The political and cultural wash from this tsunami of transformation is already finding expression in renewed efforts to reterritorialize identity around remythologized fixities of kin and country. Postmodernity, according to Zygmunt Bauman, is about living with the experience of absent totality, dealing with the erasure of tradition, with detraditionalization. Postmodernity is an age of contingency which inspires dreams of missing totalities: "Totality in space: a framed composition that would allow every brush stroke to bask in the glory of meaningful design.
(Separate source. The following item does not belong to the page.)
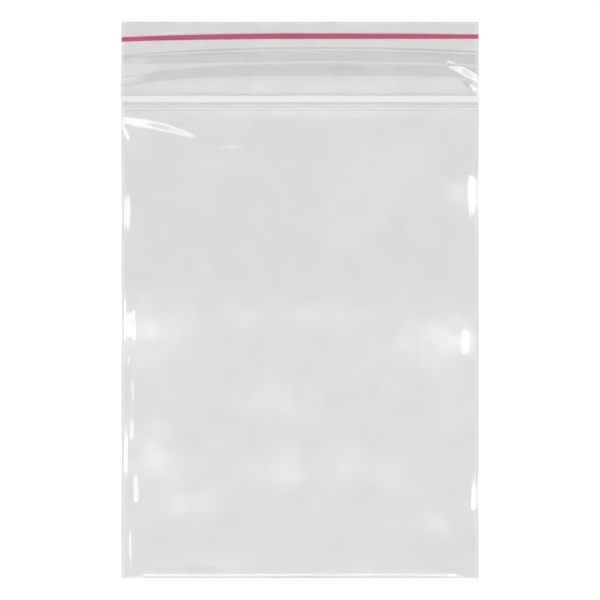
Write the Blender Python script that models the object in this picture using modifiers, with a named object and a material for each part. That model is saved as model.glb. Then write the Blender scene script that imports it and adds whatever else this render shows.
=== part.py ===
"""A small clear zipper bag of polythene film, empty, pressed shut and lying flat on its back wall.

Frame: metres, +Z up. The origin is at the bottom centre of the bag. X runs across it and +Y towards
its mouth. The back wall lies on z = 0, and the front wall, with the coloured line, is above it.
"""

import math

import bmesh
import bpy

# Bag, in metres
BAG_WIDTH = 0.060
USABLE_LENGTH = 0.080  # from the zipper's middle to the bottom fold
HEADER_LENGTH = 0.0136  # from the zipper's middle to the edge of the lips
FILM = 0.00005  # thickness of one wall

# How far the walls stand apart, inside
LIP_GAP = 0.00020
LIP_BEND = 0.0046  # from the lip edge to where the front wall starts to climb to the zipper
FOLD_GAP = 0.00020  # at the bottom fold, which is a half round
PILLOW_GAP = 0.00055  # of air trapped in the middle of the bag
SHOULDER_LENGTH = 0.0060  # along which the front wall comes down from the zipper

# Side welds
WELD_WIDTH = 0.0008
WELD_CRUSH = 0.30  # share of the inside height that the walls and the zipper keep in the weld
EDGE_SLOPE = 0.0032  # along which the front wall comes down to the weld

# Zipper: a barbed rib on the back wall, in a hooked channel on the front wall
BAND_WIDTH = 0.0024
UPPER_RIDGE_WIDTH = 0.0012  # raised along the band's lip side, on the front wall's outer face
LOWER_RIDGE_WIDTH = 0.0003  # raised along its bag side
RIDGE_HEIGHT = 0.00006
BASE_WIDTH = 0.0018
BASE_HEIGHT = 0.00008
STEM_WIDTH = 0.00024
NECK_HEIGHT = 0.00036  # underside of the barb, above the back wall
BARB_WIDTH = 0.00058
TIP_WIDTH = 0.00022
TIP_HEIGHT = 0.00068
ZIP_CLEARANCE = 0.00004  # between rib and channel, all round
HOOK_HEIGHT = 0.00012
LEG_WIDTH = 0.00016
ROOF_THICKNESS = 0.00012  # of the channel, under the front wall

# Coloured line on the front lip
STRIPE_DROP = 0.00236  # from the lip edge to the line's middle
STRIPE_WIDTH = 0.00084
STRIPE_THICKNESS = 0.00002
STRIPE_GAP = 0.00001  # keeps the line's mesh clear of the film's

# Fineness of the mesh
EDGE_STEPS = 5  # along each slope to a weld
MIDDLE_STEPS = 12  # across the bag between the slopes
BODY_STEPS = 14  # from the zipper's band to the bottom fold
FOLD_STEPS = 6  # round the bottom fold

FILM_COLOUR = (0.86, 0.88, 0.89, 1.0)
STRIPE_COLOUR = (0.58, 0.10, 0.20, 1.0)

BAG_LENGTH = USABLE_LENGTH + HEADER_LENGTH
MOUTH_Y = BAG_LENGTH / 2
FOLD_Y = -BAG_LENGTH / 2
ZIP_Y = MOUTH_Y - HEADER_LENGTH
WELD_X = BAG_WIDTH / 2 - WELD_WIDTH  # inner border of the right weld
ZIP_RISE = TIP_HEIGHT + ZIP_CLEARANCE + ROOF_THICKNESS  # front wall's inner face over the zipper


def smooth(share):
    """Goes from 0 to 1 with level ends, and stays there outside them."""
    share = min(max(share, 0.0), 1.0)
    return share * share * (3 - 2 * share)


def cross_stations():
    """The x of each cross-section between the welds' inner borders, left to right."""
    slope = [WELD_X - EDGE_SLOPE * i / EDGE_STEPS for i in range(EDGE_STEPS)]
    inner = WELD_X - EDGE_SLOPE
    middle = [inner * (1 - 2 * i / MIDDLE_STEPS) for i in range(MIDDLE_STEPS + 1)]
    return [-x for x in slope] + middle[::-1] + slope[::-1]


def openness(x):
    """Share of the inside height that the section at x keeps: all in the middle, crushed at a weld."""
    return WELD_CRUSH + (1 - WELD_CRUSH) * smooth((WELD_X - abs(x)) / EDGE_SLOPE)


def header_gap(y):
    """Height of the front wall's inner face over the back wall's, from the lip edge to the zipper."""
    climb = (MOUTH_Y - LIP_BEND - y) / (HEADER_LENGTH - LIP_BEND - BAND_WIDTH / 2)
    return LIP_GAP + (ZIP_RISE - LIP_GAP) * smooth(climb)


def body_gap(x, y):
    """The same height from the zipper to the bottom fold: a shoulder, then a low pillow of air."""
    below_band = ZIP_Y - BAND_WIDTH / 2 - y
    shoulder = 1 - smooth(below_band / SHOULDER_LENGTH)
    along = math.sin(math.pi * min(max(below_band / (USABLE_LENGTH - BAND_WIDTH / 2), 0), 1))
    across = 1 - min(abs(x) / WELD_X, 1) ** 2
    return openness(x) * (FOLD_GAP + (ZIP_RISE - FOLD_GAP) * shoulder) + PILLOW_GAP * along * across


def header_rows():
    """The y of each row on the front lip, from its edge to the zipper's band."""
    climb_start = MOUTH_Y - LIP_BEND
    climb_end = ZIP_Y + BAND_WIDTH / 2
    stripe = [MOUTH_Y - STRIPE_DROP + side * STRIPE_WIDTH / 2 for side in (1, -1)]
    climb_steps = 6
    climb = [climb_start + (climb_end - climb_start) * i / climb_steps for i in range(climb_steps)]
    return [MOUTH_Y] + stripe + climb


def body_rows():
    """The y of each row below the zipper's band, closer together on the shoulder."""
    top = ZIP_Y - BAND_WIDTH / 2
    end = FOLD_Y + FILM + FOLD_GAP
    return [top + (end - top) * (i / BODY_STEPS) ** 1.5 for i in range(1, BODY_STEPS)]


def channel_profile():
    """(y from the zipper's middle, height) round the channel's inner face, from lip side to bag side."""
    hook_top = NECK_HEIGHT - ZIP_CLEARANCE
    hook_bottom = hook_top - HOOK_HEIGHT
    leg = BARB_WIDTH / 2 + ZIP_CLEARANCE + LEG_WIDTH
    half = [
        (BAND_WIDTH / 2, ZIP_RISE),
        (leg, ZIP_RISE),
        (leg, hook_bottom),
        (STEM_WIDTH / 2 + ZIP_CLEARANCE, hook_bottom),
        (STEM_WIDTH / 2 + ZIP_CLEARANCE, hook_top),
        (BARB_WIDTH / 2 + ZIP_CLEARANCE, hook_top),
        (BARB_WIDTH / 2 + ZIP_CLEARANCE, NECK_HEIGHT),
        (TIP_WIDTH / 2 + ZIP_CLEARANCE, TIP_HEIGHT + ZIP_CLEARANCE),
    ]
    return half + [(-y, z) for y, z in half[::-1]]


def rib_profile():
    """(y from the zipper's middle, height) round the rib on the back wall, from bag side to lip side."""
    half = [
        (BASE_WIDTH / 2, 0),
        (BASE_WIDTH / 2, BASE_HEIGHT),
        (STEM_WIDTH / 2, BASE_HEIGHT),
        (STEM_WIDTH / 2, NECK_HEIGHT),
        (BARB_WIDTH / 2, NECK_HEIGHT),
        (TIP_WIDTH / 2, TIP_HEIGHT),
    ]
    return [(-y, z) for y, z in half] + half[::-1]


def band_profile():
    """(y from the zipper's middle, height) of the two raised ridges on the band, from lip side to bag side."""
    edge = BAND_WIDTH / 2
    upper_end, lower_start = edge - UPPER_RIDGE_WIDTH, LOWER_RIDGE_WIDTH - edge
    return [
        (edge, 0),
        (edge - RIDGE_HEIGHT, RIDGE_HEIGHT),
        (upper_end + RIDGE_HEIGHT, RIDGE_HEIGHT),
        (upper_end, 0),
        (lower_start, 0),
        (lower_start - RIDGE_HEIGHT, RIDGE_HEIGHT),
        (RIDGE_HEIGHT - edge, RIDGE_HEIGHT),
        (-edge, 0),
    ]


def fold_arc(x, radius_more):
    """(y, z) round the bottom fold, from the back wall to the front wall, at its inner radius or more."""
    inner = openness(x) * FOLD_GAP / 2
    centre_y = FOLD_Y + FILM + inner
    centre_z = FILM + inner
    radius = inner + radius_more
    turns = [math.pi * i / FOLD_STEPS for i in range(FOLD_STEPS + 1)]
    return [(centre_y - radius * math.sin(a), centre_z - radius * math.cos(a)) for a in turns]


def outer_section(x):
    """(y, z) round the outside at x: up the front from the fold, from the back lip to the front lip."""
    share = openness(x)
    back = [(MOUTH_Y, 0.0), (ZIP_Y, 0.0)]
    body = [(y, 2 * FILM + body_gap(x, y)) for y in body_rows()]
    band = [(ZIP_Y + y, 2 * FILM + share * (ZIP_RISE + z)) for y, z in band_profile()]
    header = [(y, 2 * FILM + share * header_gap(y)) for y in header_rows()]
    return back + fold_arc(x, FILM) + (header + band + body)[::-1]


def inner_section(x):
    """(y, z) round the inside at x, from the back lip down the rib to the fold and up to the front lip."""
    share = openness(x)
    rib = [(ZIP_Y + y, FILM + share * z) for y, z in rib_profile()[::-1]]
    body = [(y, FILM + body_gap(x, y)) for y in body_rows()]
    channel = [(ZIP_Y + y, FILM + share * z) for y, z in channel_profile()]
    header = [(y, FILM + share * header_gap(y)) for y in header_rows()]
    return [(MOUTH_Y, FILM)] + rib + fold_arc(x, 0) + (header + channel + body)[::-1]


def add_loops(mesh, section, stations):
    """One row of vertices for the section at each station."""
    return [[mesh.verts.new((x, y, z)) for y, z in section(x)] for x in stations]


def skin(mesh, loops):
    """Triangles between neighbouring rows, all split the same way so that two skins never cross."""
    for left, right in zip(loops, loops[1:]):
        for i in range(len(left) - 1):
            mesh.faces.new((left[i], right[i], right[i + 1]))
            mesh.faces.new((left[i], right[i + 1], left[i + 1]))


def strip(mesh, first, second):
    """Quads between two rows of vertices that run along each other."""
    for i in range(len(first) - 1):
        mesh.faces.new((first[i], second[i], second[i + 1], first[i + 1]))


def film_bag(collection):
    """The folded web with its zipper and side welds: a loft from the solid welds to the hollow middle."""
    mesh = bmesh.new()
    stations = cross_stations()
    ends = [-BAG_WIDTH / 2, BAG_WIDTH / 2]
    outer = add_loops(mesh, outer_section, [ends[0]] + stations + [ends[1]])
    inner = add_loops(mesh, inner_section, stations)
    skin(mesh, outer)
    skin(mesh, inner)
    hollow = outer[1:-1]
    strip(mesh, [loop[0] for loop in hollow], [loop[0] for loop in inner])
    strip(mesh, [loop[-1] for loop in hollow], [loop[-1] for loop in inner])
    for end, border, root in ((outer[0], outer[1], inner[0]), (outer[-1], outer[-2], inner[-1])):
        mesh.faces.new(end)
        mesh.faces.new(root)
        mesh.faces.new((end[0], border[0], root[0], root[-1], border[-1], end[-1]))
    bmesh.ops.recalc_face_normals(mesh, faces=mesh.faces)
    bag = make_object("film_bag", mesh, collection)
    bag.data.materials.append(material("clear_film", FILM_COLOUR, roughness=0.12, transmission=0.9))
    return bag


def lip_stripe(collection):
    """The coloured line: a strip of the front lip's outer face, lifted clear of it and thickened."""
    mesh = bmesh.new()
    stations = [-BAG_WIDTH / 2] + cross_stations() + [BAG_WIDTH / 2]
    rows = []
    for side in (1, -1):
        y = MOUTH_Y - STRIPE_DROP + side * STRIPE_WIDTH / 2
        heights = [2 * FILM + openness(x) * header_gap(y) + STRIPE_GAP for x in stations]
        rows.append([mesh.verts.new((x, y, z)) for x, z in zip(stations, heights)])
    strip(mesh, *rows)
    stripe = make_object("lip_stripe", mesh, collection)
    thicken = stripe.modifiers.new("ink", "SOLIDIFY")
    thicken.thickness = STRIPE_THICKNESS
    thicken.offset = 1.0
    stripe.data.materials.append(material("stripe_colour", STRIPE_COLOUR, roughness=0.35))
    return stripe


def material(name, colour, roughness, transmission=0.0):
    made = bpy.data.materials.new(name)
    made.use_nodes = True
    shader = made.node_tree.nodes["Principled BSDF"]
    shader.inputs["Base Color"].default_value = colour
    shader.inputs["Roughness"].default_value = roughness
    shader.inputs["Metallic"].default_value = 0.0
    shader.inputs["Transmission Weight"].default_value = transmission
    return made


def make_object(name, mesh, collection):
    data = bpy.data.meshes.new(name)
    mesh.to_mesh(data)
    mesh.free()
    made = bpy.data.objects.new(name, data)
    collection.objects.link(made)
    return made


def main():
    for old in list(bpy.data.objects):
        bpy.data.objects.remove(old)
    collection = bpy.data.collections.new("zipper_bag")
    bpy.context.scene.collection.children.link(collection)
    film_bag(collection)
    lip_stripe(collection)


main()
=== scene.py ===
"""Looks of a small clear zipper bag that lies flat on a white table, seen from straight above.

All lengths are in metres. X runs across the bag, +Y towards its mouth and +Z up. A drop is a distance
below the edge of the lips, along -Y, and an inset is a distance in from the bag's left side.
"""

import math
from collections import namedtuple

import bpy
import numpy as np
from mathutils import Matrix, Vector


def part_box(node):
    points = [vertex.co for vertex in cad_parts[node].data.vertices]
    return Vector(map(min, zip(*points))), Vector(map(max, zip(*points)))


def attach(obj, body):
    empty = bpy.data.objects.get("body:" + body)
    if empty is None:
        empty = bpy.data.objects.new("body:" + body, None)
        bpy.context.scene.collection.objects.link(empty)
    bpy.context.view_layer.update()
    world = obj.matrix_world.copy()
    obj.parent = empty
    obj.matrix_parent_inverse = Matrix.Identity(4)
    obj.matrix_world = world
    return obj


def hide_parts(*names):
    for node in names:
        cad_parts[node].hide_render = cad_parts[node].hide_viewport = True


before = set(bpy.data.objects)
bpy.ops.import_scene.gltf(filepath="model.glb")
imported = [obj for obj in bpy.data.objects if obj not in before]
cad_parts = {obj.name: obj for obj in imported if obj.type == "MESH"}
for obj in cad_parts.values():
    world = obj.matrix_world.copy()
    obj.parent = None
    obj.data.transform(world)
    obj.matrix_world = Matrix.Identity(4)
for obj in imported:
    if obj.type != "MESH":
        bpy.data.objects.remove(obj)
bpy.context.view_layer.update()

MM = 0.001

# The bag's outline, from the frame
BAG_LOW, BAG_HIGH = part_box("film_bag")
STRIPE_LOW, STRIPE_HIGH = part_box("lip_stripe")
HALF_WIDTH = (BAG_HIGH.x - BAG_LOW.x) / 2
MOUTH_Y, FOLD_Y = BAG_HIGH.y, BAG_LOW.y
BAG_LENGTH = MOUTH_Y - FOLD_Y

# The film, as the solids have it but for its slope to the welds, which is longer and softer here
FILM = 0.05 * MM
LIP_GAP = 0.20 * MM
FOLD_GAP = 0.20 * MM
PILLOW_GAP = 0.55 * MM
SHOULDER_LENGTH = 6.0 * MM
WELD_WIDTH = 0.4 * MM
WELD_CRUSH = 0.30
EDGE_SLOPE = 10 * MM  # how far in from a weld the inside height starts to fall
WELD_X = HALF_WIDTH - WELD_WIDTH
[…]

And totality in time: an unbroken thread of time that would keep every bead in place, and in its right place, as it is strung on the thread of time just after the one before and before the one that will come after." The vertigo of the postmodern renders the absence of perspectivalist visions of space and time, place and tradition all the more acute, engendering a politics of impossible returns and contradictory positionality, and unleashing desires for the very ordered unities and totalities of space/time the capitalist global market is shredding.

In sum, the certainties and fixities of modern geopolitics are disintegrating in complex and plural ways as global space become conditioned by telecommunicational dromologies, strategic discourse struggles to keep pace and up to speed, and state sovereignty reels from its disintermediation and dis-instatement by what Timothy Luke terms "un-stated sovran potentates." Is this condition, then, adequately described as the end of geopolitics?